┌─ Material for the task

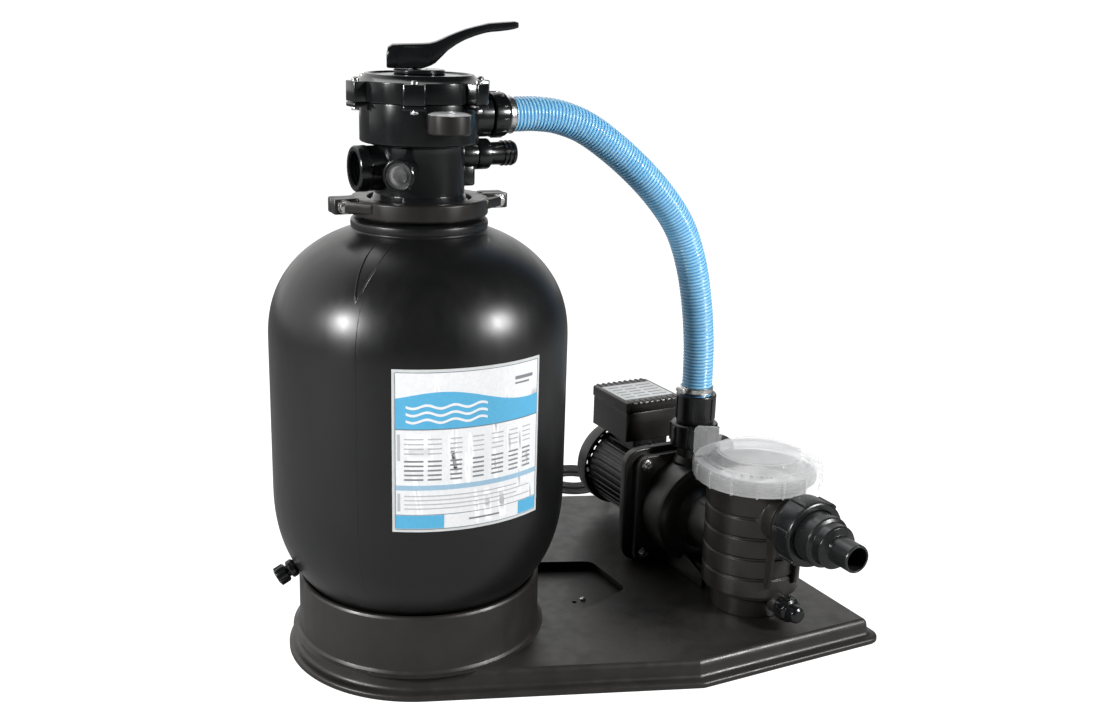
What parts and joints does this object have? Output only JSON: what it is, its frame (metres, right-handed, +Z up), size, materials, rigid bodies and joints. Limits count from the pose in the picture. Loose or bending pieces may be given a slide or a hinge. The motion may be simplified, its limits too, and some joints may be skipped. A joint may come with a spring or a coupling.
{
  "type": "pool sand filter and pump set",
  "caption": "Black moulded sand filter tank with a multiport top valve, joined by a blue hose to a pump with a clear strainer lid and an electric motor on a shared moulded base.",
  "frame": {"origin": "on the floor at the middle of the set's bounding box, free cable and plug left out", "axes": "+Z up, +X along the base's straight front edge from the filter tank towards the pump, +Y to the rear"},
  "size_m": [0.8108, 0.7957, 0.8075],
  "materials": {
    "base_plastic": "moulded brown-black polypropylene with a fine texture",
    "tank_plastic": "satin black blow-moulded polyethylene",
    "valve_plastic": "glossy black moulded ABS",
    "pump_plastic": "glass-filled polypropylene with a slight sheen",
    "clamp_plastic": "satin brown-black moulded plastic",
    "clear_plastic": "clear polycarbonate",
    "inner_plastic": "white moulded plastic",
    "hose_vinyl": "translucent blue spiral-ribbed vinyl",
    "motor_paint": "satin black powder coat",
    "steel": "plain stainless steel",
    "core_steel": "stacked electrical steel laminations",
    "seal_rubber": "black moulded rubber",
    "cable_rubber": "black rubber cable sheath and plug",
    "needle_paint": "red paint"
  },
  "bodies": {
    "base": {"base_platform": "base_plastic", "filter_tank": "tank_plastic", "tank_drain_spigot": "valve_plastic", "standpipe": "inner_plastic", "lateral_collector": "inner_plastic", "neck_o_ring": "seal_rubber", "clamp_half_rear": "clamp_plastic", "clamp_half_front": "clamp_plastic", "clamp_bolt_left": "steel", "clamp_bolt_right": "steel", "valve_body": "valve_plastic", "valve_cover": "valve_plastic", "sight_glass": "clear_plastic", "sight_glass_ring": "valve_plastic", "gauge_body": "clamp_plastic", "gauge_lens": "clear_plastic", "pump_port_tail": "valve_plastic", "return_tail": "valve_plastic", "hose_clamp_upper": "steel", "hose_clamp_lower": "steel", "connecting_hose": "hose_vinyl", "pump_body": "pump_plastic", "suction_tail": "pump_plastic", "discharge_tail": "pump_plastic", "seal_bracket": "pump_plastic", "front_bearing": "steel", "rear_bearing": "steel", "motor_housing": "motor_paint", "stator": "core_steel", "fan_cover": "pump_plastic", "terminal_box": "pump_plastic", "terminal_lid": "pump_plastic", "capacitor": "inner_plastic", "cable_gland": "cable_rubber", "mains_cable": "cable_rubber", "cable_coil": "cable_rubber", "mains_plug": "cable_rubber", "bracket_bolt_1": "steel", "bracket_bolt_2": "steel", "bracket_bolt_3": "steel", "bracket_bolt_4": "steel"},
    "selector": {"thrust_washer": "valve_plastic", "rotor_spring": "steel"},
    "rotor": {"valve_rotor": "inner_plastic", "handle_pin": "steel"},
    "handle": {"valve_handle": "valve_plastic"},
    "needle": {"gauge_needle": "needle_paint"},
    "pump_spindle": {"motor_shaft": "steel", "rotor_core": "core_steel", "impeller": "inner_plastic", "cooling_fan": "pump_plastic", "mechanical_seal": "seal_rubber"},
    "lid_seal": {"lid_o_ring": "seal_rubber"},
    "lid": {"strainer_lid": "clear_plastic"},
    "basket": {"strainer_basket": "inner_plastic"},
    "port_nut": {"pump_port_nut": "valve_plastic"},
    "suction_nut": {"suction_union_nut": "pump_plastic"},
    "discharge_nut": {"discharge_union_nut": "pump_plastic"},
    "tank_cap": {"tank_drain_cap": "valve_plastic"},
    "pot_plug": {"pot_drain_plug": "pump_plastic"}
  },
  "joints": [
    {"name": "selector_turn", "type": "hinge", "parent": "base", "child": "selector", "pos_m": [-0.21736, -0.11546, 0.747], "axis": [0, 0, 1], "continuous": true},
    {"name": "rotor_lift", "type": "slide", "parent": "selector", "child": "rotor", "axis": [0, 0, 1], "range_m": [0, 0.004], "deforming": ["rotor_spring"]},
    {"name": "handle_press", "type": "hinge", "parent": "rotor", "child": "handle", "pos_m": [-0.21736, -0.11546, 0.762], "axis": [0, 1, 0], "range_deg": [0, 18], "stiffness_Nm_per_rad": 2, "springref_deg": -17.19},
    {"name": "gauge_sweep", "type": "hinge", "parent": "base", "child": "needle", "pos_m": [-0.18692, -0.20914, 0.698], "axis": [0, 0, -1], "range_deg": [0, 250], "stiffness_Nm_per_rad": 0.0002},
    {"name": "pump_spin", "type": "hinge", "parent": "base", "child": "pump_spindle", "pos_m": [0.15139, 0.13156, 0.116], "axis": [-0.342, 0.9397, 0], "continuous": true},
    {"name": "lid_lift", "type": "slide", "parent": "base", "child": "lid_seal", "axis": [0, 0, 1], "range_m": [0, 0.2]},
    {"name": "lid_turn", "type": "hinge", "parent": "lid_seal", "child": "lid", "pos_m": [0.24032, -0.11276, 0.23], "axis": [0, 0, 1], "range_deg": [0, 90]},
    {"name": "basket_lift", "type": "slide", "parent": "base", "child": "basket", "axis": [0, 0, 1], "range_m": [0, 0.13]},
    {"name": "port_nut_turn", "type": "hinge", "parent": "base", "child": "port_nut", "pos_m": [-0.12339, -0.08126, 0.694], "axis": [0.9397, 0.342, 0], "continuous": true},
    {"name": "suction_nut_turn", "type": "hinge", "parent": "base", "child": "suction_nut", "pos_m": [0.27794, -0.21613, 0.18], "axis": [0.342, -0.9397, 0], "continuous": true},
    {"name": "discharge_nut_turn", "type": "hinge", "parent": "base", "child": "discharge_nut", "pos_m": [0.18765, 0.03195, 0.23], "axis": [0, 0, 1], "continuous": true},
    {"name": "tank_cap_turn", "type": "hinge", "parent": "base", "child": "tank_cap", "pos_m": [-0.39357, -0.16267, 0.11867], "axis": [-0.8529, -0.2285, -0.4695], "continuous": true},
    {"name": "pot_plug_turn", "type": "hinge", "parent": "base", "child": "pot_plug", "pos_m": [0.2711, -0.19733, 0.057], "axis": [0.342, -0.9397, 0], "continuous": true}
  ],
  "couplings": [
    {"joint": "handle_press", "follows": "rotor_lift", "rad_per_m": 78.54},
    {"joint": "basket_lift", "follows": "lid_lift", "ratio": 0.6}
  ]
}
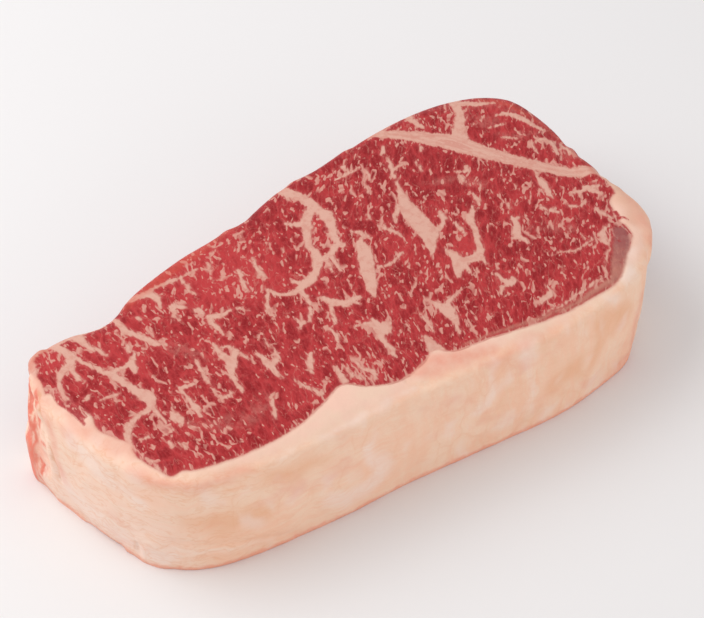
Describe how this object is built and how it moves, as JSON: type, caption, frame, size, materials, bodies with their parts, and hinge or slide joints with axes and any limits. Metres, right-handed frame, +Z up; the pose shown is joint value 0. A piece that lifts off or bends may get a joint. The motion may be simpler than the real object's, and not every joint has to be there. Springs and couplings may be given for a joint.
{
  "type": "boneless strip steak",
  "caption": "Thick-cut raw boneless beef strip steak: marbled lean with a small side muscle, a seam of fat and a fat cap along one side.",
  "frame": {"origin": "under the middle of the steak's bounding box, on the surface that it lies on", "axes": "+X along the fat cap towards the broad end with the side muscle, +Y from the fat cap towards the bare back edge, +Z up"},
  "size_m": [0.181, 0.1004, 0.033],
  "materials": {
    "lean": "moist raw beef with fine pale marbling, soft sheen",
    "fat": "firm pinkish cream fat, waxy with a soft sheen"
  },
  "bodies": {
    "root": {"lean_eye": "lean", "fat_cap": "fat", "side_muscle": "lean", "fat_seam": "fat"}
  },
  "joints": []
}
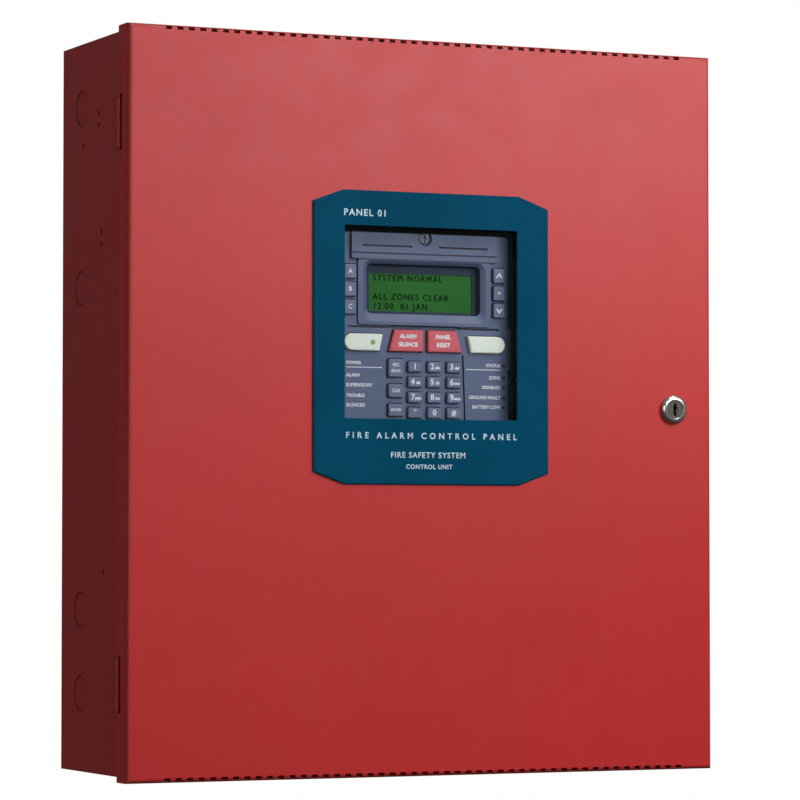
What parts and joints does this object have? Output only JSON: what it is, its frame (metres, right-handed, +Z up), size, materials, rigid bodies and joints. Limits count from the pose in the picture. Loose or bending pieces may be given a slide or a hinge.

└─

◆ **Given task**
Make an exact copy of the material above.

◆ **Output below**
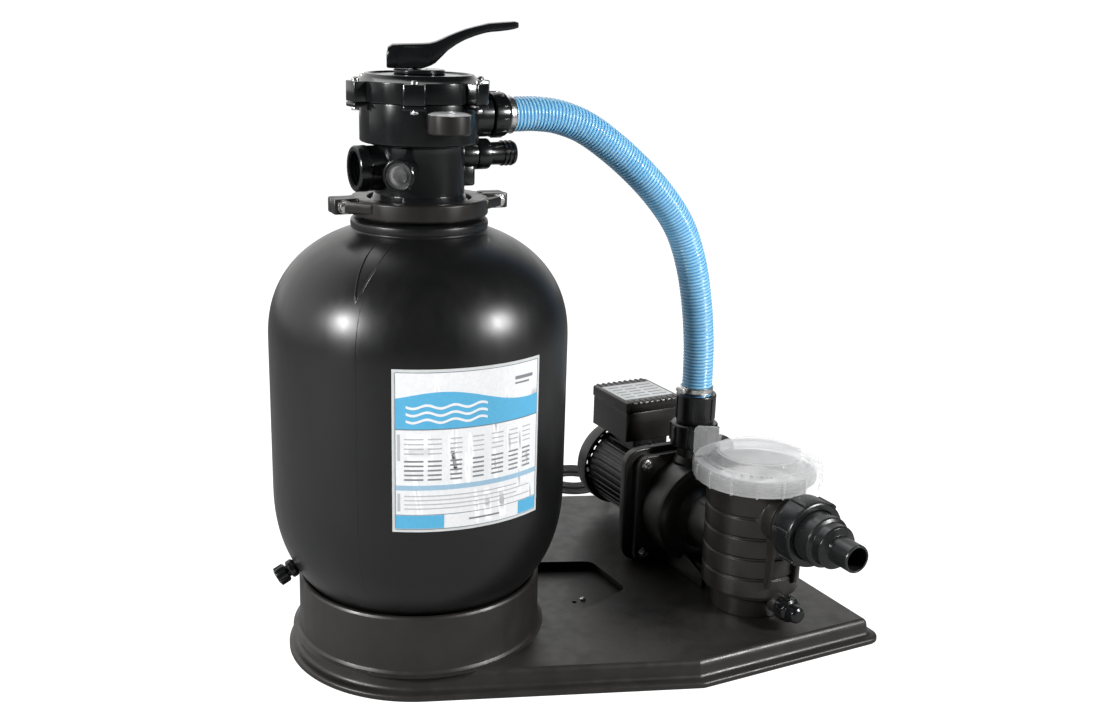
What parts and joints does this object have? Output only JSON: what it is, its frame (metres, right-handed, +Z up), size, materials, rigid bodies and joints. Limits count from the pose in the picture. Loose or bending pieces may be given a slide or a hinge. The motion may be simplified, its limits too, and some joints may be skipped. A joint may come with a spring or a coupling.
{
  "type": "pool sand filter and pump set",
  "caption": "Black moulded sand filter tank with a multiport top valve, joined by a blue hose to a pump with a clear strainer lid and an electric motor on a shared moulded base.",
  "frame": {"origin": "on the floor at the middle of the set's bounding box, free cable and plug left out", "axes": "+Z up, +X along the base's straight front edge from the filter tank towards the pump, +Y to the rear"},
  "size_m": [0.8108, 0.7957, 0.8075],
  "materials": {
    "base_plastic": "moulded brown-black polypropylene with a fine texture",
    "tank_plastic": "satin black blow-moulded polyethylene",
    "valve_plastic": "glossy black moulded ABS",
    "pump_plastic": "glass-filled polypropylene with a slight sheen",
    "clamp_plastic": "satin brown-black moulded plastic",
    "clear_plastic": "clear polycarbonate",
    "inner_plastic": "white moulded plastic",
    "hose_vinyl": "translucent blue spiral-ribbed vinyl",
    "motor_paint": "satin black powder coat",
    "steel": "plain stainless steel",
    "core_steel": "stacked electrical steel laminations",
    "seal_rubber": "black moulded rubber",
    "cable_rubber": "black rubber cable sheath and plug",
    "needle_paint": "red paint"
  },
  "bodies": {
    "base": {"base_platform": "base_plastic", "filter_tank": "tank_plastic", "tank_drain_spigot": "valve_plastic", "standpipe": "inner_plastic", "lateral_collector": "inner_plastic", "neck_o_ring": "seal_rubber", "clamp_half_rear": "clamp_plastic", "clamp_half_front": "clamp_plastic", "clamp_bolt_left": "steel", "clamp_bolt_right": "steel", "valve_body": "valve_plastic", "valve_cover": "valve_plastic", "sight_glass": "clear_plastic", "sight_glass_ring": "valve_plastic", "gauge_body": "clamp_plastic", "gauge_lens": "clear_plastic", "pump_port_tail": "valve_plastic", "return_tail": "valve_plastic", "hose_clamp_upper": "steel", "hose_clamp_lower": "steel", "connecting_hose": "hose_vinyl", "pump_body": "pump_plastic", "suction_tail": "pump_plastic", "discharge_tail": "pump_plastic", "seal_bracket": "pump_plastic", "front_bearing": "steel", "rear_bearing": "steel", "motor_housing": "motor_paint", "stator": "core_steel", "fan_cover": "pump_plastic", "terminal_box": "pump_plastic", "terminal_lid": "pump_plastic", "capacitor": "inner_plastic", "cable_gland": "cable_rubber", "mains_cable": "cable_rubber", "cable_coil": "cable_rubber", "mains_plug": "cable_rubber", "bracket_bolt_1": "steel", "bracket_bolt_2": "steel", "bracket_bolt_3": "steel", "bracket_bolt_4": "steel"},
    "selector": {"thrust_washer": "valve_plastic", "rotor_spring": "steel"},
    "rotor": {"valve_rotor": "inner_plastic", "handle_pin": "steel"},
    "handle": {"valve_handle": "valve_plastic"},
    "needle": {"gauge_needle": "needle_paint"},
    "pump_spindle": {"motor_shaft": "steel", "rotor_core": "core_steel", "impeller": "inner_plastic", "cooling_fan": "pump_plastic", "mechanical_seal": "seal_rubber"},
    "lid_seal": {"lid_o_ring": "seal_rubber"},
    "lid": {"strainer_lid": "clear_plastic"},
    "basket": {"strainer_basket": "inner_plastic"},
    "port_nut": {"pump_port_nut": "valve_plastic"},
    "suction_nut": {"suction_union_nut": "pump_plastic"},
    "discharge_nut": {"discharge_union_nut": "pump_plastic"},
    "tank_cap": {"tank_drain_cap": "valve_plastic"},
    "pot_plug": {"pot_drain_plug": "pump_plastic"}
  },
  "joints": [
    {"name": "selector_turn", "type": "hinge", "parent": "base", "child": "selector", "pos_m": [-0.21736, -0.11546, 0.747], "axis": [0, 0, 1], "continuous": true},
    {"name": "rotor_lift", "type": "slide", "parent": "selector", "child": "rotor", "axis": [0, 0, 1], "range_m": [0, 0.004], "deforming": ["rotor_spring"]},
    {"name": "handle_press", "type": "hinge", "parent": "rotor", "child": "handle", "pos_m": [-0.21736, -0.11546, 0.762], "axis": [0, 1, 0], "range_deg": [0, 18], "stiffness_Nm_per_rad": 2, "springref_deg": -17.19},
    {"name": "gauge_sweep", "type": "hinge", "parent": "base", "child": "needle", "pos_m": [-0.18692, -0.20914, 0.698], "axis": [0, 0, -1], "range_deg": [0, 250], "stiffness_Nm_per_rad": 0.0002},
    {"name": "pump_spin", "type": "hinge", "parent": "base", "child": "pump_spindle", "pos_m": [0.15139, 0.13156, 0.116], "axis": [-0.342, 0.9397, 0], "continuous": true},
    {"name": "lid_lift", "type": "slide", "parent": "base", "child": "lid_seal", "axis": [0, 0, 1], "range_m": [0, 0.2]},
    {"name": "lid_turn", "type": "hinge", "parent": "lid_seal", "child": "lid", "pos_m": [0.24032, -0.11276, 0.23], "axis": [0, 0, 1], "range_deg": [0, 90]},
    {"name": "basket_lift", "type": "slide", "parent": "base", "child": "basket", "axis": [0, 0, 1], "range_m": [0, 0.13]},
    {"name": "port_nut_turn", "type": "hinge", "parent": "base", "child": "port_nut", "pos_m": [-0.12339, -0.08126, 0.694], "axis": [0.9397, 0.342, 0], "continuous": true},
    {"name": "suction_nut_turn", "type": "hinge", "parent": "base", "child": "suction_nut", "pos_m": [0.27794, -0.21613, 0.18], "axis": [0.342, -0.9397, 0], "continuous": true},
    {"name": "discharge_nut_turn", "type": "hinge", "parent": "base", "child": "discharge_nut", "pos_m": [0.18765, 0.03195, 0.23], "axis": [0, 0, 1], "continuous": true},
    {"name": "tank_cap_turn", "type": "hinge", "parent": "base", "child": "tank_cap", "pos_m": [-0.39357, -0.16267, 0.11867], "axis": [-0.8529, -0.2285, -0.4695], "continuous": true},
    {"name": "pot_plug_turn", "type": "hinge", "parent": "base", "child": "pot_plug", "pos_m": [0.2711, -0.19733, 0.057], "axis": [0.342, -0.9397, 0], "continuous": true}
  ],
  "couplings": [
    {"joint": "handle_press", "follows": "rotor_lift", "rad_per_m": 78.54},
    {"joint": "basket_lift", "follows": "lid_lift", "ratio": 0.6}
  ]
}
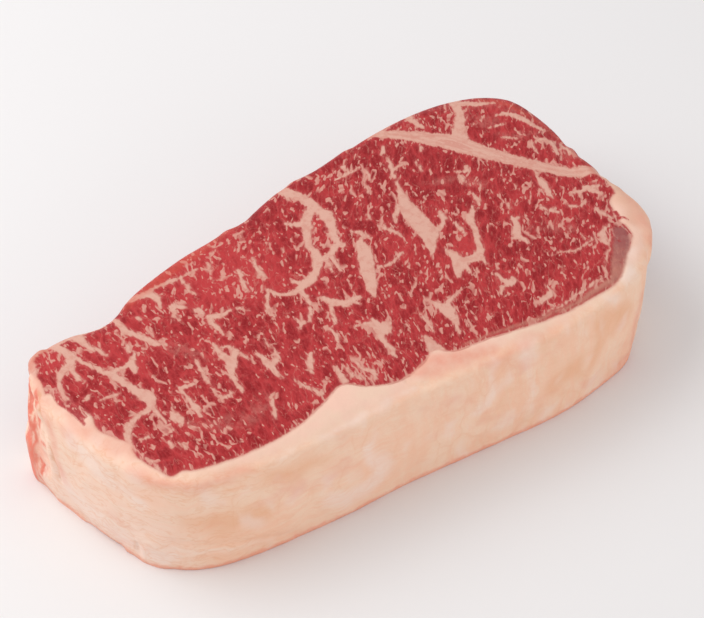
Describe how this object is built and how it moves, as JSON: type, caption, frame, size, materials, bodies with their parts, and hinge or slide joints with axes and any limits. Metres, right-handed frame, +Z up; the pose shown is joint value 0. A piece that lifts off or bends may get a joint. The motion may be simpler than the real object's, and not every joint has to be there. Springs and couplings may be given for a joint.
{
  "type": "boneless strip steak",
  "caption": "Thick-cut raw boneless beef strip steak: marbled lean with a small side muscle, a seam of fat and a fat cap along one side.",
  "frame": {"origin": "under the middle of the steak's bounding box, on the surface that it lies on", "axes": "+X along the fat cap towards the broad end with the side muscle, +Y from the fat cap towards the bare back edge, +Z up"},
  "size_m": [0.181, 0.1004, 0.033],
  "materials": {
    "lean": "moist raw beef with fine pale marbling, soft sheen",
    "fat": "firm pinkish cream fat, waxy with a soft sheen"
  },
  "bodies": {
    "root": {"lean_eye": "lean", "fat_cap": "fat", "side_muscle": "lean", "fat_seam": "fat"}
  },
  "joints": []
}
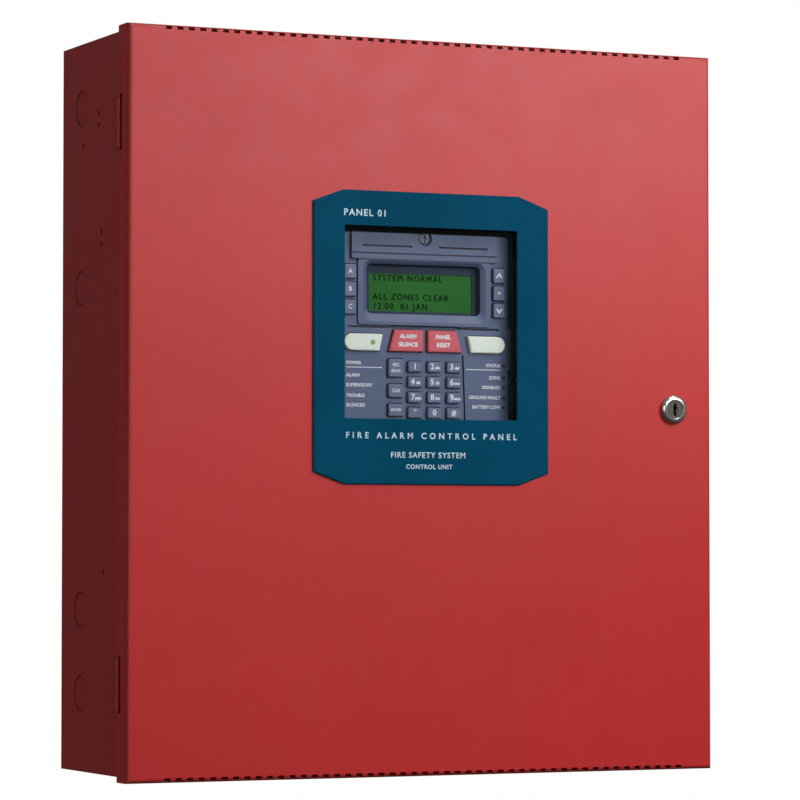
What parts and joints does this object have? Output only JSON: what it is, its frame (metres, right-handed, +Z up), size, materials, rigid bodies and joints. Limits count from the pose in the picture. Loose or bending pieces may be given a slide or a hinge.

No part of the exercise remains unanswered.